Thanks for taking the time to share the information and your thoughts SC. I appreciate and applaud (golf clap) the effort.


----------



## Baka1969 (Dec 29, 2017)

I have never had a winder. I had so many watches at one time it would have been silly to spend the money. Plus, it was more money for watches. That said, I don't wear my watch every day and wouldn't mind having one. To me, if an automatic watch is designed to be worn daily, I can't see how a winder would have much adverse effects on it.


----------



## anrex (Jul 30, 2017)

To me, a watch winder is like giving your wife money to buy groceries for Saturday's stay home dinner while you take out your girlfriend out for a Friday dinner. Do not see the point.


----------



## Paulo 8135 (Mar 29, 2012)

anrex said:


> To me, a watch winder is like giving your wife money to buy groceries for Saturday's stay home dinner while you take out your girlfriend out for a Friday dinner. Do not see the point.


OK, but from your sig you have more than 1 or 2 watches?


----------



## Chronopolis (Apr 8, 2009)

I ended up with 16 (cheap but functionally very adequate) winders with double slots. So, enough for 32 watches at any given time.
I used to use them all, but came to revise my need.

Long story short, I now use a few for the following categories only:

1. Chronographs 
2. Expensive and/or rare
3. Complicated movements - perpetual, moonphase, etc.
4. Need to wear often

Under $500 Seikos and the like that I wear once a fortnight? Nope.


----------



## ffritz (Jun 16, 2013)

Thanks for this very informative and extensive post! I fully agree to most of it.

The only aspect where I disagree and which may be of importance, is..



StephenCanale said:


> A watch:
> 
> 
> ...
> ...


No, a mechanical movement does not at all run at a constant, slow speed. That's only the illusion we get from a smooth seconds hand glide. In reality, all gears come to a complete halt and accelerate again with every beat, so 8 times per second in the most common movements. The constant alternation between sticking friction to gliding friction makes good lubrication highly necessary. But at what point the benefits of keeping the watch running outweigh the benefits of letting it stop, I can't say. There is no general answer anyway.

In my opinion and despite popular belief, the ultimate answer to everything isn't "42", but "It depends." ;-)


----------



## Tricky73 (May 28, 2017)

Watchbreath said:


> Only needed if you have an auto perpetual calendar, otherwise, pretty much of a waste.


Couldn't agree more. Completely unnecessary for most watch folk


----------



## Zakalwe (Jun 27, 2017)

Really interesting post and an excellent read, so thank you. Whilst I find your arguments compelling, there is a "but"...

You haven't provided any evidence aside from the anecdotal, so whilst your conclusion is plausible, it isn't definitive.

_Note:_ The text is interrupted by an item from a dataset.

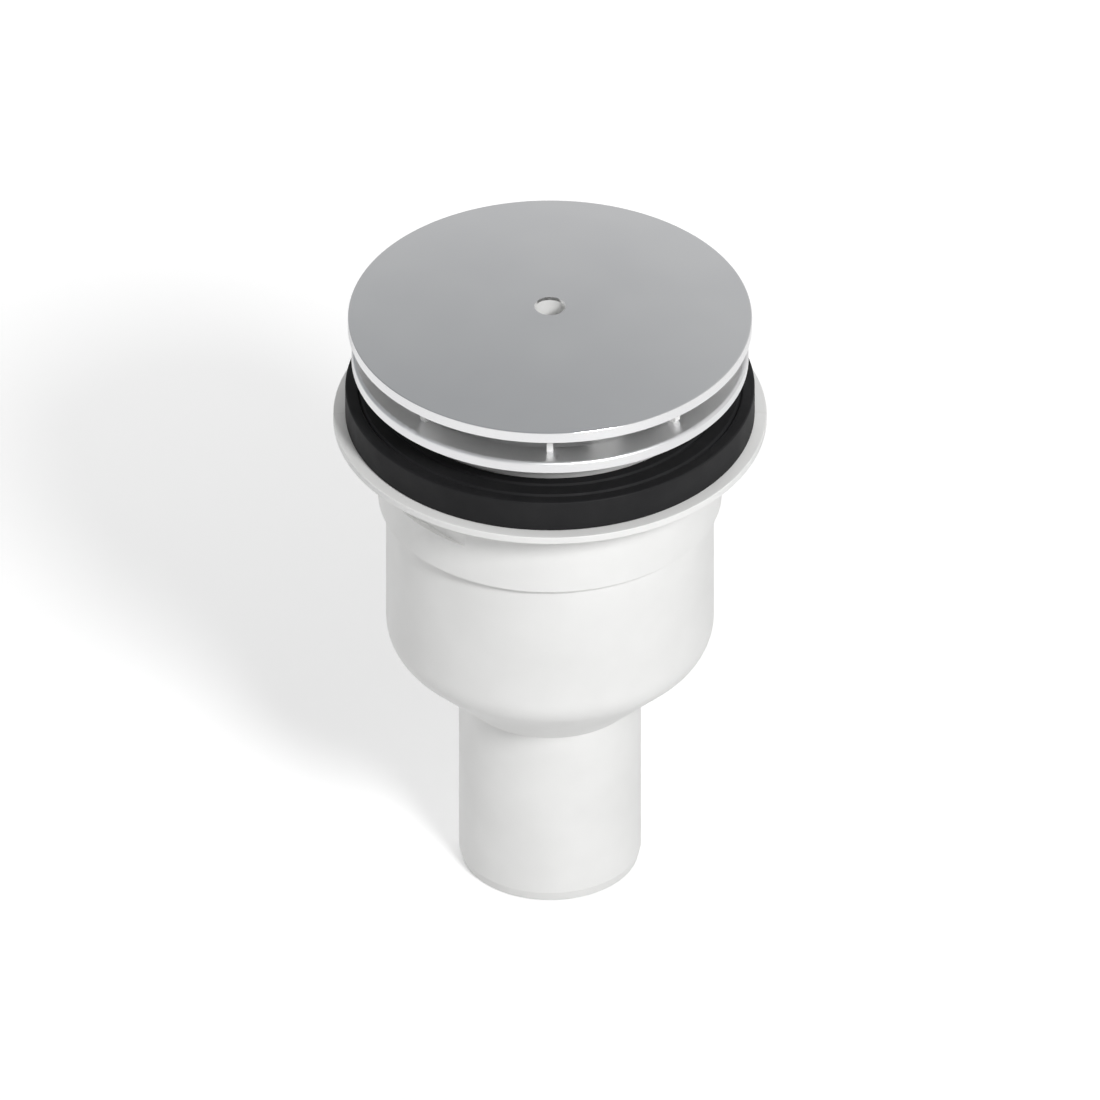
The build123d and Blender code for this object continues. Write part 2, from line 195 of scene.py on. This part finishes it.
def moulded(name, colours, roughness, grain_depth=GRAIN_DEPTH, grain_scale=GRAIN_SCALE,
            coat=0.0, specular=0.5, parted=False):
    """Moulded plastic or rubber, with the mould's flash line where it is parted."""
    material, tree = new_material(name)
    patches = noise(tree, MOULDED_GLOSS_SCALE)
    grain = noise(tree, grain_scale, detail=3)
    under = flash_line(tree) if parted else None
    feed_surface(tree, {
        "Base Color": drifting_colour(tree, colours, MOULDED_COLOUR_SCALE),
        "Roughness": drifting_roughness(tree, patches, roughness, MOULDED_GLOSS_DRIFT),
        "Specular IOR Level": specular,
        "Coat Weight": coat,
        "Coat Roughness": COAT_ROUGHNESS,
        "Normal": bump(tree, grain, grain_depth, GRAIN_STRENGTH, under),
    })
    return material


def pressed_steel(name, colours, roughness):
    """Bright stainless steel with faint polishing lines round the axis."""
    material, tree = new_material(name)
    flat = vector_maths(tree, "MULTIPLY", object_point(tree), (1, 1, 0)).outputs["Vector"]
    radius = vector_maths(tree, "LENGTH", flat).outputs["Value"]
    rings = add(tree, "ShaderNodeTexNoise", {"W": radius, "Scale": POLISH_SCALE, "Detail": 3},
                noise_dimensions="1D")
    lines = rings.outputs["Fac"]
    feed_surface(tree, {
        "Base Color": drifting_colour(tree, colours, STEEL_COLOUR_SCALE),
        "Metallic": 1.0,
        "Roughness": drifting_roughness(tree, lines, roughness, STEEL_GLOSS_DRIFT),
        "Normal": bump(tree, lines, POLISH_DEPTH, POLISH_STRENGTH),
    })
    return material


def sweep(mesh, sections):
    """Adds the closed skin over a row of sections, which all have the same number of points."""
    rings = [[mesh.verts.new(Vector(point) * MILLIMETRE) for point in section]
             for section in sections]
    mesh.faces.new(rings[0])
    mesh.faces.new(rings[-1])
    for ring, after in zip(rings, rings[1:]):
        for index in range(len(ring)):
            mesh.faces.new((ring[index - 1], ring[index], after[index], after[index - 1]))


def thread_section(step, last_step):
    """Section of the thread's ridge at a step, lower near both ends of the thread."""
    turns = step / THREAD_STEPS_PER_TURN
    angle = 2 * math.pi * turns
    middle = THREAD_BOTTOM + THREAD_FOOT_WIDTH / 2 + THREAD_PITCH * turns
    from_end = min(step, last_step - step) + THREAD_END_STEPS
    root = THREAD_CREST_RADIUS - THREAD_DEPTH
    crest = root + THREAD_DEPTH * min(1.0, from_end / THREAD_RUN_OUT_STEPS)
    corners = (
        (root - THREAD_SINK, -THREAD_FOOT_WIDTH / 2),
        (root, -THREAD_FOOT_WIDTH / 2),
        (crest, -THREAD_CREST_WIDTH / 2),
        (crest, THREAD_CREST_WIDTH / 2),
        (root, THREAD_FOOT_WIDTH / 2),
        (root - THREAD_SINK, THREAD_FOOT_WIDTH / 2),
    )
    return [(radius * math.cos(angle), radius * math.sin(angle), middle + offset)
            for radius, offset in corners]


def add_object(name, data):
    piece = bpy.data.objects.new(name, data)
    bpy.context.collection.objects.link(piece)
    return piece


def make_neck_thread(material):
    """Right-handed ridge round the neck of the flange, which has the thread's root radius."""
    height = THREAD_TOP - THREAD_BOTTOM - THREAD_FOOT_WIDTH
    last_step = int(height / THREAD_PITCH * THREAD_STEPS_PER_TURN)
    mesh = bmesh.new()
    sweep(mesh, [thread_section(step, last_step) for step in range(last_step + 1)])
    bmesh.ops.recalc_face_normals(mesh, faces=mesh.faces)
    data = bpy.data.meshes.new("neck_thread")
    mesh.to_mesh(data)
    mesh.free()
    data.shade_smooth()
    data.set_sharp_from_angle(angle=math.radians(SHARP_DEGREES))
    data.materials.append(material)
    thread = add_object("neck_thread", data)
    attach(thread, "upper_flange")


def aim(thing, place, target):
    thing.location = place
    thing.rotation_mode = "QUATERNION"
    thing.rotation_quaternion = (Vector(target) - Vector(place)).to_track_quat("-Z", "Y")


def make_camera():
    data = bpy.data.cameras.new("camera")
    data.type = "ORTHO"
    data.ortho_scale = IMAGE_SIDE / PIXELS_PER_METRE
    data.clip_start, data.clip_end = CAMERA_CLIP
    camera = add_object("camera", data)
    target = Vector((0, 0, IMAGE_CENTRE_HEIGHT))
    back = Vector((0, -math.cos(ISOMETRIC_ELEVATION), math.sin(ISOMETRIC_ELEVATION)))
    aim(camera, target + back * CAMERA_DISTANCE, target)
    bpy.context.scene.camera = camera


def make_lamp(name, place, diameter, watts, mirrored=True):
    """A round soft lamp; one that isn't mirrored lights the part but shows in no reflection."""
    data = bpy.data.lights.new(name, "AREA")
    data.shape = "DISK"
    data.size = diameter
    data.energy = watts
    lamp = add_object(name, data)
    lamp.visible_glossy = mirrored
    aim(lamp, place, LAMP_TARGET)


def seen_directly(tree, rays):
    """One where the camera sees the surface, straight or through something clear."""
    return calculate(tree, "MAXIMUM", rays["Is Camera Ray"], rays["Is Transmission Ray"])


def make_world():
    """White to the camera, an even grey for light, and a graded dome for reflections."""
    world = bpy.data.worlds.new("studio")
    bpy.context.scene.world = world
    world.use_nodes = True
    tree = world.node_tree
    rays = add(tree, "ShaderNodeLightPath").outputs
    direction = add(tree, "ShaderNodeTexCoord").outputs["Generated"]
    height = vector_maths(tree, "DOT_PRODUCT", direction, DOME_TOP).outputs["Value"]
    dome = add(tree, "ShaderNodeValToRGB", {0: height})
    foot, top = dome.color_ramp.elements
    foot.position, foot.color = 0.0, DOME_FOOT_COLOUR
    top.position, top.color = DOME_TOP_AT, DOME_TOP_COLOUR
    light = mix_colours(tree, rays["Is Glossy Ray"], AMBIENT_COLOUR, dome.outputs["Color"])
    colour = mix_colours(tree, seen_directly(tree, rays), light, WHITE)
    feed(tree, tree.nodes["Background"], {"Color": colour})


def make_floor():
    """A plain pale floor that fades into the white of the world."""
    corners = [(x * FLOOR_REACH, y * FLOOR_REACH, FLOOR_LEVEL)
               for x, y in ((-1, -1), (1, -1), (1, 1), (-1, 1))]
    mesh = bpy.data.meshes.new("floor")
    mesh.from_pydata(corners, [], [(0, 1, 2, 3)])
    material, tree = new_material("floor")
    rays = add(tree, "ShaderNodeLightPath").outputs
    distance = vector_maths(tree, "LENGTH", object_point(tree)).outputs["Value"]
    glow = map_range(tree, distance, GLOW_DISTANCES, GLOW_STRENGTHS)
    reflected = calculate(tree, "MULTIPLY", rays["Is Glossy Ray"], REFLECTED_GLOW)
    feed_surface(tree, {
        "Base Color": FLOOR_COLOUR,
        "Roughness": FLOOR_ROUGHNESS,
        "Specular IOR Level": FLOOR_SPECULAR,
        "Emission Color": WHITE,
        "Emission Strength": calculate(tree, "MULTIPLY_ADD", seen_directly(tree, rays), glow,
                                       reflected),
    })
    mesh.materials.append(material)
    add_object("floor", mesh)


make_camera()
make_world()
make_floor()
make_lamp("key", place=(0.6, -1.2, 1.2), diameter=0.4, watts=20)
make_lamp("fill", place=(-1.2, -0.7, 0.5), diameter=1.2, watts=0.8)
make_lamp("rim", place=(-1.3, 0.5, 0.8), diameter=0.8, watts=4.5, mirrored=False)
make_lamp("back", place=(0.3, 1.45, 0.8), diameter=1.2, watts=9, mirrored=False)

white_body = moulded(
    "white_body", ((0.86, 0.86, 0.85), (0.9, 0.9, 0.89)), roughness=0.42, parted=True)
black_rubber = moulded(
    "black_rubber", ((0.011, 0.011, 0.012), (0.017, 0.017, 0.018)), roughness=0.62,
    grain_depth=0.00006, grain_scale=1100, specular=0.2)
dark_seal = moulded(
    "dark_seal", ((0.025, 0.025, 0.027), (0.035, 0.035, 0.037)), roughness=0.6)
white_neck = moulded(
    "white_neck", ((0.88, 0.88, 0.87), (0.91, 0.91, 0.9)), roughness=0.25, coat=0.2)
insert_grey = moulded(
    "insert_grey", ((0.78, 0.79, 0.8), (0.82, 0.83, 0.84)), roughness=0.38)
sieve_grey = moulded(
    "sieve_grey", ((0.56, 0.58, 0.6), (0.61, 0.63, 0.65)), roughness=0.4)
carrier_white = moulded(
    "carrier_white", ((0.84, 0.84, 0.83), (0.88, 0.88, 0.87)), roughness=0.4)
dish_steel = pressed_steel(
    "dish_steel", ((0.85, 0.85, 0.86), (0.89, 0.89, 0.895)), roughness=0.34)
cover_steel = pressed_steel(
    "cover_steel", ((0.87, 0.87, 0.88), (0.91, 0.91, 0.915)), roughness=0.13)

finishes = {
    "trap_body": white_body,
    "tray_gasket": black_rubber,
    "flange_seal": dark_seal,
    "insert_ring": dark_seal,
    "flange_neck": white_neck,
    "flange_dish": dish_steel,
    "dip_tube": insert_grey,
    "trap_cup": insert_grey,
    "hair_sieve": sieve_grey,
    "cover_carrier": carrier_white,
    "cover_plate": cover_steel,
}
for node, finish in finishes.items():
    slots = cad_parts[node].data.materials
    slots.clear()
    slots.append(finish)
make_neck_thread(white_neck)

bpy.context.scene.view_settings.view_transform = "Standard"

The only way way of providing a definitive answer would be to run an experiment. For example, comparing *large numbers* of identical movements, some of which are always placed on winders whenever not worn whilst the others are allowed to wind down when not in use. The watches would probably need to be run without servicing over several years if not decades and the frequency of mechanical issues documented. At the end of a long but arbitrary period of time (say 10 years) a statistical analysis of all the failures would need to be performed and a determination made as to whether there is a statistically significant difference in the failure rate between the winder and the non-winder group. THEN you'd probably have to repeat the whole shebang with several completely different movements to ensure the result is due to a particular quality of automatic watch movements in general rather than just the specific movement tested.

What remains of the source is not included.